Looking for a simple all-in-one meal? Try Sheet Pan Chicken with Citrus and Fennel

You can always count on your trusty baking sheet for around-the-clock cooking. Use it to make everything from easy weeknight meals to fancy dinners, crispy breakfast bacon, golden focaccia, or chocolate chip cookies. It’s a no-brainer with easy prep, short cooking time, and almost no clean-up.

One of the best parts about making a sheet pan dinner is that all the ingredients are cooked together on one baking sheet in a hot oven reducing the time spent prepping, cooking and cleaning up.

Baking sheets made of sturdy aluminum will withstand high temperatures without warping. Nordic Ware and Volrath (available from Amazon) are excellent choices. They are often called half-sheet pans because they are half the size of commercial sheet pans (18-by-13 inches with a 1-inch rim). Cleaning is effortless if you line your pans with parchment, aluminum foil, or silicone liners. I have several sheet pans in my kitchen along with quarter-sheet pans that fit nicely in my toaster oven.

Preheat the oven to 425-450 degrees and start with the protein of your choice — poultry, beef, fish, seafood, or tofu — surrounded by vegetables (or omit the protein and just use vegetables), then coat everything with extra-virgin olive oil, melted butter, or coconut oil and add hard herbs (rosemary, thyme, bay leaves) and spices. Soft herbs like parsley, mint, cilantro, and chives can burn in high heat, so add these at the end of cooking.

Make sure the proteins and vegetables are cut approximately the same size. Place them in one layer to allow room for browning. A second sheet pan may be necessary to achieve this.

Solid vegetables like potatoes and winter squash take longer to cook, so place them on the baking sheet first. Vegetables with a higher moisture content like zucchini, chard, kale, broccoli rabe or tomatoes can be added to the pan toward the end of cooking. Toss whole smashed garlic cloves and thin slices of lemons into the mix for additional flavor.





Sheet Pan Chicken with Fennel and Citrus

This recipe is adapted from The Secret of Cooking: Recipes for an Easier Life in the Kitchen, by Bee Wilson, published by W.W. Norton & Company, Inc. ($40.00)

Chardonnay is a classic match here, and Robert Mondavi 2021 Chardonnay from Napa Valley ($35.00) with its notes of green apple, citrus blossom with good acidity make it a harmonious pairing option with this dish.

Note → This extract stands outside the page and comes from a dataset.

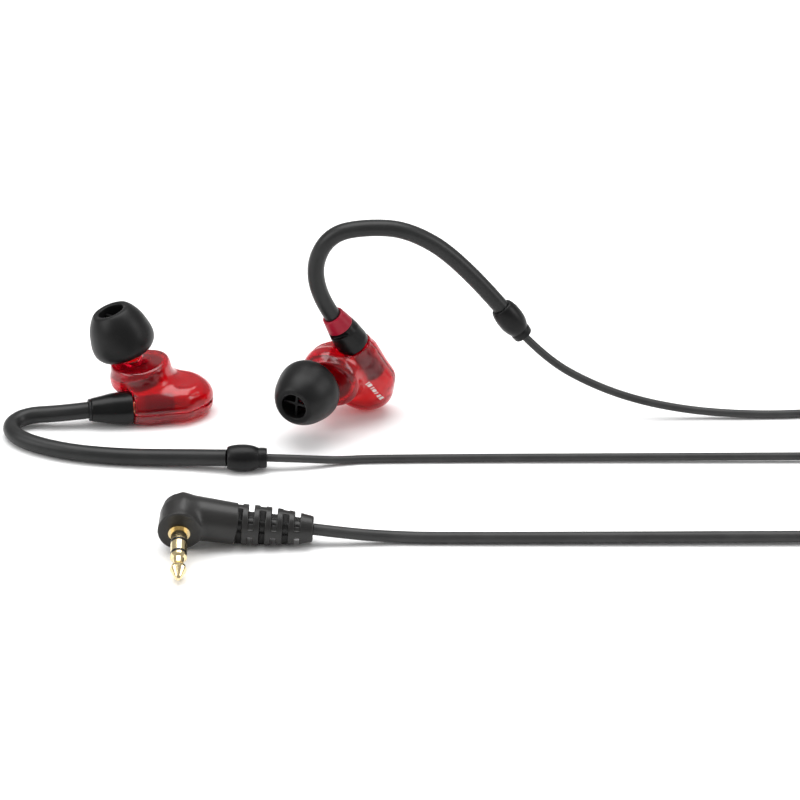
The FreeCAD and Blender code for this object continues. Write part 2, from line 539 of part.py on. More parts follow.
def hook(side):
    """Ear hook: bent sleeve over the cable, from the connector's cap to the ferrule."""
    cap_end = MOUTH[side] + TURN[side].multVec(V(-CAP_LENGTH, 0, 0))
    return cord([tuple(cap_end)] + HOOK_ROUTE[side] + [tuple(FERRULE[side][0])], HOOK_RADIUS, side + " hook")


def build():
    nodes = {}
    for side in ("left", "right"):
        pose = FreeCAD.Placement(MOUTH[side], TURN[side])
        for name, shape in earpiece(side).items():
            if side == "right":
                shape = shape.mirror(ORIGIN, Y_AXIS)
            shape.Placement = pose.multiply(shape.Placement)
            nodes[f"{side}_{name}"] = shape
        nodes[f"{side}_ear_hook"] = hook(side)
        nodes[f"{side}_hook_ferrule"] = ferrule(side)
        nodes[f"{side}_branch_cable"] = branch(side)
        nodes[f"{side}_branch_coil"] = coil(*BRANCH_COIL[side])
        nodes[f"{side}_coil_tie"] = coil_tie(*BRANCH_COIL[side], BRANCH_TIE_ANGLE)
    nodes["main_cable"] = main_cable()
    nodes["main_coil"] = coil(*MAIN_COIL)
    nodes["main_coil_tie"] = coil_tie(*MAIN_COIL, MAIN_TIE_ANGLE)
    nodes["y_splitter"] = splitter()
    nodes["chin_slider"] = slider()
    nodes.update(jack())
    return nodes


os.makedirs("parts", exist_ok=True)
for node, shape in build().items():
    shape.exportStep(f"parts/{node}.step")
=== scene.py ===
"""Looks of a pair of wired in-ear monitors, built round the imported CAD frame.

Sizes are in millimetres and are turned into metres where a mesh or curve is made. Each earpiece has its own
frame: the origin is in the mouth of its cable socket, x runs into the housing and z points at the ear. The
left one is built, and the right one mirrors it. A profile is a list of (distance along the axis, radius).
"""
import math

import bpy
import numpy as np
from mathutils import Matrix, Vector


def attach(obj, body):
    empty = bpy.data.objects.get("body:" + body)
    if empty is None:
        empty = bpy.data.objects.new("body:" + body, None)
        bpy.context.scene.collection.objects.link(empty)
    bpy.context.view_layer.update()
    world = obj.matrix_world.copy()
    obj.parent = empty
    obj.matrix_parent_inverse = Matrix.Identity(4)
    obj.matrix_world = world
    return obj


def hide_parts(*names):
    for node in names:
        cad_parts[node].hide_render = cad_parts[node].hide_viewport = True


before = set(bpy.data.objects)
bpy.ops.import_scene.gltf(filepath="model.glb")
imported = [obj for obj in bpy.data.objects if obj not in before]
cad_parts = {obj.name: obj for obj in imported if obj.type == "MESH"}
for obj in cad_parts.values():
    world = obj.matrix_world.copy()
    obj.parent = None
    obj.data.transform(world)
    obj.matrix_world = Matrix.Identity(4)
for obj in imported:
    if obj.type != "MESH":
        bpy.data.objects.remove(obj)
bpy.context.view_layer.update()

MM = 0.001
SIDES = ("left", "right")
MIRROR = {"left": Matrix.Identity(4), "right": Matrix.Diagonal((1, -1, 1, 1))}

# ---- camera ----
AIM = (28.1, 4.05, 6.02)
ELEVATION = math.radians(28)
DISTANCE = 2364
LENS = 500

# ---- places of the two earpieces: socket mouth, and yaw, pitch and roll in degrees ----
MOUTH = {"left": (-28.85, 5.2, 3.7), "right": (18.35, 7.3, 17.6)}
TURN = {"left": (8.4, 0, 0), "right": (21.9, 58.4, 128.0)}

# ---- meshes ----
SHARP_EDGE, CAD_SHARP_EDGE = math.radians(38), math.radians(30)
NET_ROUNDS, NET_PROBE, NET_MOVE = 3, 0.05, 0.3      # the last two in steps of the grid
LEAST_SLOPE = 0.3                                   # squared, so that a flat spot isn't thrown far
EASE_ROUNDS, EASE_KEEP = 2, 0.75                    # a cut corner keeps this share of each side
TIP_SEGMENTS, SOCKET_SEGMENTS, FERRULE_SEGMENTS = 96, 48, 64

# ---- materials: scale of each noise, as cells in a metre ----
DRIFT_SCALE, SCRATCH_SCALE, SMUDGE_SCALE = 160, 2500, 300
RIPPLE_SCALE, GAUZE_SCALE, FLOOR_SCALE = 900, 3200, 3
RED, RED_SHADOW = (0.7, 0.004, 0.024, 1), (0.5, 0.16, 0.18, 1)

# ---- floor and soft boxes: place, size and power, in metres and watts ----
FLOOR_REACH, FLOOR_DROP = 4, 0.00005
LIGHT_AIM = (0.03, 0, 0)
SOFT_BOXES = {"top_box": ((0.0, 0.12, 0.75), (0.9, 0.6), 7.6),
              "left_box": ((-0.65, -0.25, 0.45), (0.5, 0.5), 2.8),
              "right_box": ((0.7, -0.1, 0.4), (0.3, 0.5), 2.0)}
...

Wilson writes, “This, adapted from Bitter Honey by Letitia Clark is one of my most made roasting-dish meals. I find it comforting and uplifting at the same time. Crispy skin-on chicken thighs cook in a dish with fennel (both seeds and vegetable), white wine, citrus, and Dijon. The fennel becomes impregnated with the wine and the chicken fat until it is meaty and sweet and sour. If you decide to scale this up when cooking for more people, which is a great idea, don’t scale up the liquid too much or the chicken will drown in it. If you triple the amount of chicken, only double the liquid.”

Zest and juice of 1 unwaxed lemon and 1 unwaxed orange

2 teaspoons Dijon mustard

2 tablespoons extra-virgin olive oil

1 teaspoon fennel seeds

1 cup white wine

4 bone-in, skin-on chicken thighs

2 small fennel bulbs, fronds reserved, bulbs cut into wedges

A handful of fat green olives

Cooked rice or bread for serving

If you are feeling organized, start the day before or a few hours ahead. Whisk together the citrus juice and zest, Dijon, olive oil, fennel seeds, wine and 1 teaspoon of salt and put into a zip-top bag along with the chicken. Chill for a couple of hours or up to 12 hours. This will help to tenderize the chicken. But in all honesty, I’ve often forgotten to do this and it still tastes great. Either way, put the chicken and all the marinade ingredients onto a sheet pan. Add the fennel bulb wedges and the olives. Put into the oven and turn the oven on to 425°F for 1 hour, or until the fennel is meltingly soft and the chicken is bronzed (check after 45 minutes). Taste the sauce for seasoning. If the wine has all evaporated away, splash some water into the pan to make a simple gravy. Taste for seasoning. It shouldn’t need much, because of all that citrus and wine. Eat with some crunchy green fennel fronds on top with rice or good bread for mopping.